Funded by



The long-term goal of this project is the development of efficient methods for calculating, representing, processing and visualizing aggregated, particle-oriented data on different scales. Using aggregation, the gap between particle models and continuous field descriptions is closed. One main aspect of this project is the presentation and analysis of time-dependent, large data sets, as well as the extraction of meaningful data features.

From a physics point-of-view, aggregation allows the transition from a particle model of statistical physics to significant thermo-dynamical terms that help to understand the simulated phenomena. Therefore, the scientific long-term goal of this project is the development of techniques to build and process multi-scale aggregated data as well as its visualization. Similarly, the effectiveness of the visualization plays an important role especially with regard to time-dependent, large data sets. Traditional visualization methods reach their limits with the ever-growing complexity of data sets, restraining the user to evaluate the visualization. Therefore, our visualizations should automatically highlight interesting, application-specific features. In doing so, a combination of different methods has to be developed – depending on data type, used scale and time-dependency of the data. Besides visualization approaches for scalar fields (e.g. density distributions), velocity vector fields (e.g. flow) and symmetric tensor fields, new methods should be developed for electromagnetic fields, since there is not much previous work found in this area.

State of the Art

One aspect of project D.5 is adaptive multi-scale visualization. One part of this adaptive visualization is the acceleration of rendering methods, whereby the hierarchy of multi-scale representations can be exploited. Similar hierarchical approaches are often found in the area of visualization techniques, e.g. wavelet hierarchies for direct volume visualization of large 3D scalar data sets [GWGS02], or Time-Space Partitioning Trees [SCM99] for 4-dimensional, space-time data. Hierarchies can be combined with compression approaches, e.g. wavelet-compression approaches [LLYM04]. Such fundamental strategies of hierarchical representations and data compression will also be used in this project.

In this project, linking particle data with hierarchical and compressed representations, as well as explicit use of multi-attribute fields and their impact on data organization will be examined, since this was done only in a limited way in previous work. The emphasis of the coming funding period will be feature extraction in multi-scale representations. Especially for interactive visual exploration of large data sets, feature extraction is very important [DGH03]. In detail, features for typical scientific data types will be used, e.g. for scalar and flow fields. Corresponding feature definitions for many application areas are known from literature, e.g. for vortices in flow fields [JH95], Lagrangian coherent structures for transport phenomena [SLM05], topology of vector or tensor fields [ST05] or generic edge features or ridge lines and surfaces [Ebe96]. Edge or ridge extraction can be used widely, e.g. to detect flow shocks or feature-based visualization of tensor fields [TKW08].

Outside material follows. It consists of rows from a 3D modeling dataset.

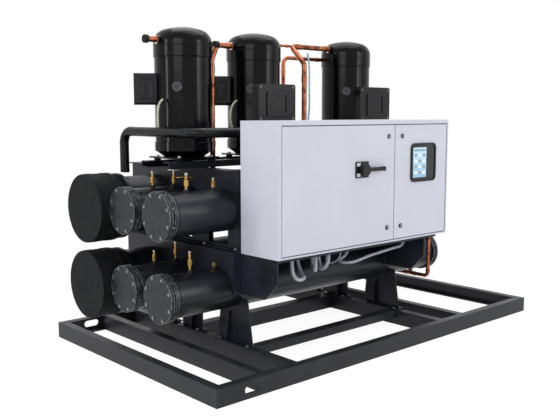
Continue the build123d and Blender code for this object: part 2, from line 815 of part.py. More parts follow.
# Operator screen on the right door: a rounded frame around a glass panel
screen_mid = ((screen_left + screen_right) / 2, (screen_bottom + screen_top) / 2)
screen_width = screen_right - screen_left
screen_height = screen_top - screen_bottom
with BuildPart() as screen_frame:
    with BuildSketch(Plane.XZ.offset(-door_face_y)):
        with Locations(screen_mid):
            RectangleRounded(screen_width, screen_height, screen_corner)
            RectangleRounded(
                screen_width - 2 * screen_border, screen_height - 2 * screen_border,
                screen_corner - screen_border / 2, mode=Mode.SUBTRACT,
            )
    extrude(amount=screen_frame_thickness)
write(screen_frame, "screen_frame")
with BuildPart() as screen_glass:
    with BuildSketch(Plane.XZ.offset(-door_face_y)):
        with Locations(screen_mid):
            RectangleRounded(
                screen_width - 2 * screen_border, screen_height - 2 * screen_border,
                screen_corner - screen_border / 2,
            )
    extrude(amount=screen_glass_thickness)
write(screen_glass, "screen_glass")

# Suction header: out of the upper rear vessel, forward past compressor 1 and along
# behind the cabinet, with a branch to each compressor
with BuildPart() as suction_header:
    header_points = [
        (header_x, rear_column_y, rear_upper_z),
        (header_x, rear_column_y, header_top_z),
        (header_x, header_front_y, header_top_z),
        (header_end_x, header_front_y, header_top_z),
    ]
    sweep_tube(header_points, header_radius, header_bend)
    with BuildSketch(Plane.XZ.offset(-header_front_y)):
        for place_x in compressor_places:
            with Locations((place_x, header_top_z)):
                Circle(branch_radius)
    extrude(amount=header_front_y - compressor_y)
    for compressor_body in compressors:
        add(compressor_body, mode=Mode.SUBTRACT)
    trim_to_vessel(rear_column_y, rear_upper_z, rear_cap_radius)
write(suction_header, "suction_header")

# Discharge pipes: a capped stub on compressor 1, a riser from compressor 2 down to
# the middle vessel, and a longer one from compressor 3 with a thin line to compressor 2
outlet_zs = [compressor_top_z - outlet_drop for outlet_drop in outlet_drops]
outlet_xs = [place_x - compressor_cap_radius - outlet_reach for place_x in compressor_places]
with BuildPart() as discharge_stub:
    for far_x, near_x, radius in (
        (stub_end_x, outlet_xs[0], pipe_radius),
        (stub_end_x, stub_end_x + stub_cap_length, stub_cap_radius),
    ):
        with BuildSketch(Plane.YZ.offset(far_x)):
            with Locations((compressor_y, outlet_zs[0])):
                Circle(radius)
        extrude(amount=near_x - far_x)
write(discharge_stub, "discharge_stub")

with BuildPart() as discharge_pipe_2:
    riser_points = [
        (outlet_xs[1], compressor_y, outlet_zs[1]),
        (riser_knee_x, compressor_y, outlet_zs[1]),
        (riser_x, compressor_y, riser_knee_z),
        (riser_x, compressor_y, upper_row_z),
    ]
    sweep_tube(riser_points, pipe_radius, riser_knee_bend)
    trim_to_vessel(middle_column_y, upper_row_z, shell_radius)
write(discharge_pipe_2, "discharge_pipe_2")

drop_return_low_z = drop_return_z - (drop_return_y - drop_front_y)
with BuildPart() as discharge_pipe_3:
    drop_points = [
        (outlet_xs[2], compressor_y, outlet_zs[2]),
        (drop_x, compressor_y, outlet_zs[2]),
        (drop_x, drop_front_y, drop_knee_z),
        (drop_x, drop_front_y, drop_return_z),
        (drop_x, drop_return_y, drop_return_low_z),
        (drop_x, drop_return_y, upper_row_z),
    ]
    sweep_tube(drop_points, pipe_radius, drop_bend)
    thin_start_x = drop_x + drop_bend
    with BuildSketch(Plane.YZ.offset(thin_start_x)):
        with Locations((compressor_y, outlet_zs[2])):
            Circle(thin_pipe_radius)
    extrude(amount=compressor_places[1] - thin_start_x)
    add(compressors[1], mode=Mode.SUBTRACT)
    trim_to_vessel(middle_column_y, upper_row_z, shell_radius)
write(discharge_pipe_3, "discharge_pipe_3")

# Return line from the back of compressor 3 down to the upper rear vessel
with BuildPart() as return_pipe:
    return_points = [
        (compressor_places[2], return_y, return_z),
        (return_x, return_y, return_z),
        (return_x, return_y, rear_upper_z),
    ]
    sweep_tube(return_points, small_pipe_radius, return_bend)
    add(compressors[2], mode=Mode.SUBTRACT)
    trim_to_vessel(rear_column_y, rear_upper_z, rear_shell_radius)
write(return_pipe, "return_pipe")

# Liquid line: from the upper front vessel down its front and up into both lower ones
with BuildPart() as liquid_pipe:
    liquid_points = [
        (liquid_x, front_column_y, upper_row_z),
        (liquid_x, liquid_front_y, upper_row_z),
        (liquid_x, liquid_front_y, liquid_low_z),
        (liquid_x, middle_column_y, liquid_low_z),
        (liquid_x, middle_column_y, lower_row_z),
    ]
    sweep_tube(liquid_points, small_pipe_radius, liquid_bend)
    with BuildSketch(Plane.XY.offset(liquid_low_z)):
        with Locations((liquid_x, front_column_y)):
            Circle(small_pipe_radius)
    extrude(amount=lower_row_z - liquid_low_z)
    trim_to_vessel(front_column_y, upper_row_z, shell_radius)
    trim_to_vessel(front_column_y, lower_row_z, shell_radius)
    trim_to_vessel(middle_column_y, lower_row_z, shell_radius)
write(liquid_pipe, "liquid_pipe")

# Service valves: a thin stem with a thicker body on the top of each slim vessel
valve_rows = [
    (middle_column_y, upper_row_z, upper_middle_valves),
    (front_column_y, upper_row_z, upper_front_valves),
    (middle_column_y, lower_row_z, lower_middle_valves),
    (front_column_y, lower_row_z, lower_front_valves),
]
with BuildPart() as service_valves:
    for axis_y, axis_z, valves in valve_rows:
        vessel_top = axis_z + shell_radius
        for valve_x, stem_height in valves:
            with BuildSketch(Plane.XY.offset(vessel_top)):
                with Locations((valve_x, axis_y)):
                    Circle(stem_radius)
            extrude(amount=stem_height)
            with BuildSketch(Plane.XY.offset(vessel_top + valve_share * stem_height - valve_length / 2)):
                with Locations((valve_x, axis_y)):
                    RegularPolygon(valve_radius, 6)
            extrude(amount=valve_length)
write(service_valves, "service_valves")

# Conduits, a cable loop and a wire bundle that hang under the cabinet
cords = [
    ("conduit_1", conduit_1_route, conduit_diameter),
    ("conduit_2", conduit_2_route, conduit_diameter),
    ("conduit_3", conduit_3_route, conduit_diameter),
    ("cable_loop", cable_loop_route, loop_diameter),
    ("wire_bundle", wire_bundle_route, bundle_diameter),
]
for node, route, diameter in cords:
    runs = [Vector(end) - Vector(start) for start, end in zip(route, route[1:])]
    bends = [
        cord_bend_share * min(run.length, following.length) / tan(radians(run.get_angle(following) / 2))
        for run, following in zip(runs, runs[1:])
    ]
    with BuildPart() as cord:
        sweep_tube(route, diameter / 2, bends)
    write(cord, node)
    length = cord.part.volume / (Circle(diameter / 2, mode=Mode.PRIVATE).area)
    print(node, "bend radii", [round(bend) for bend in bends], "length", round(length))
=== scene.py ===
"""Looks of the water-cooled chiller: finishes for its CAD parts, and the fasteners, hoses
and fittings that the CAD model leaves out."""

import math

import bmesh
import bpy
from mathutils import Matrix, Vector


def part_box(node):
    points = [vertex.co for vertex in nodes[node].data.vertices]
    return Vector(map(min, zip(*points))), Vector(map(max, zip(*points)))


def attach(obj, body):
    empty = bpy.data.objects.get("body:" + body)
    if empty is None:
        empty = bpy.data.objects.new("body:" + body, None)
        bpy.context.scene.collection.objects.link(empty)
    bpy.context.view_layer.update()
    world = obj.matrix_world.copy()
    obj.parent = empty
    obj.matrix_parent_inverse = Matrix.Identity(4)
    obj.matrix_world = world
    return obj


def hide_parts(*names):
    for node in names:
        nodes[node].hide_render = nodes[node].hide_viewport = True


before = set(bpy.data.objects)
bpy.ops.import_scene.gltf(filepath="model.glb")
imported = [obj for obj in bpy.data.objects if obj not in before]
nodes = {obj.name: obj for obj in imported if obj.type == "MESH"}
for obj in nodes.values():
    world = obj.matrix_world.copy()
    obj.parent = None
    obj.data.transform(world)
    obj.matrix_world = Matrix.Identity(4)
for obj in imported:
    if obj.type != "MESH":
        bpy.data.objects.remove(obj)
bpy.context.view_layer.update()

# Camera: a 50 mm lens on a full-frame camera, a little over a metre above the floor,
# off the front left corner of the skid and tipped slightly down.
camera_data = bpy.data.cameras.new("camera")
camera_data.lens = 49.67
camera_data.sensor_width = 36
camera = bpy.data.objects.new("camera", camera_data)
camera.location = (-2.969, -3.049, 1.1755)
camera.rotation_euler = (math.radians(82.86), 0, math.radians(-42.27))
bpy.context.collection.objects.link(camera)
bpy.context.scene.camera = camera

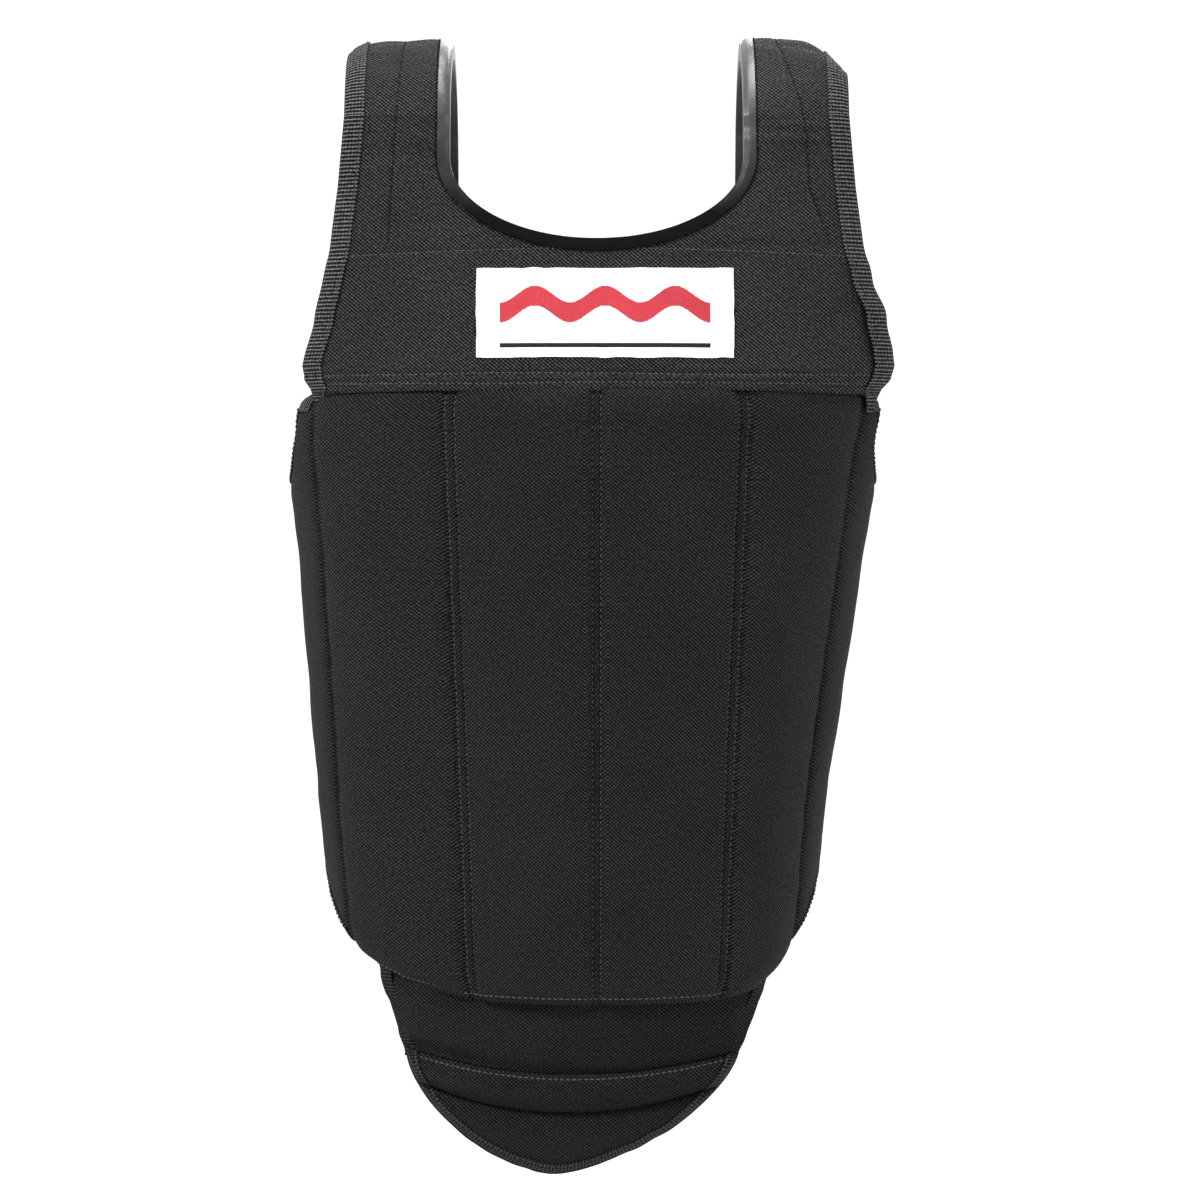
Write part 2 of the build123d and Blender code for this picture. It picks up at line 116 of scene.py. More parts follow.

Our own previous work on feature extraction (which was done outside of SFB 716) is used as a starting point: methods for LCS [SW10] and vortex detection [SVG+08]. Basically, we follow the approach of evaluating the feature description on a point-per-point basis (i.e. at every location in space, regardless of potential features in neighboring locations), as done in e.g. the generic parallel-vector operator [PR99]. While feature extraction for one scale of resolution is well covered in literature, only few previous work exists in the area of feature extraction in multiple scales. One of the few preliminary work in this area treats vortex tracking on multiple vector field scales generated by Gauß-filtering [BP02]. In contrast, the area of image processing knows many works on scale-space approaches. As an example, ridge lines can be extracted easier by considering their local behavior in scale space [Lin98].

Another open question is the generalization to other features which are relevant for visualization, as well as other methods for multi-scale constructions (besides Gauß-filtering). In addition to considering features on a multi-scale basis, their relevance should play a role as well. We would like to use the approach of persistency [ELZ02] which is used successfully for the treating of geometry on 2-manifolds by using Reeb-graphs [PSBM07]. However, it remains an open question how we can adapt or use persistency for SFB-relevant features in multi-scale fields.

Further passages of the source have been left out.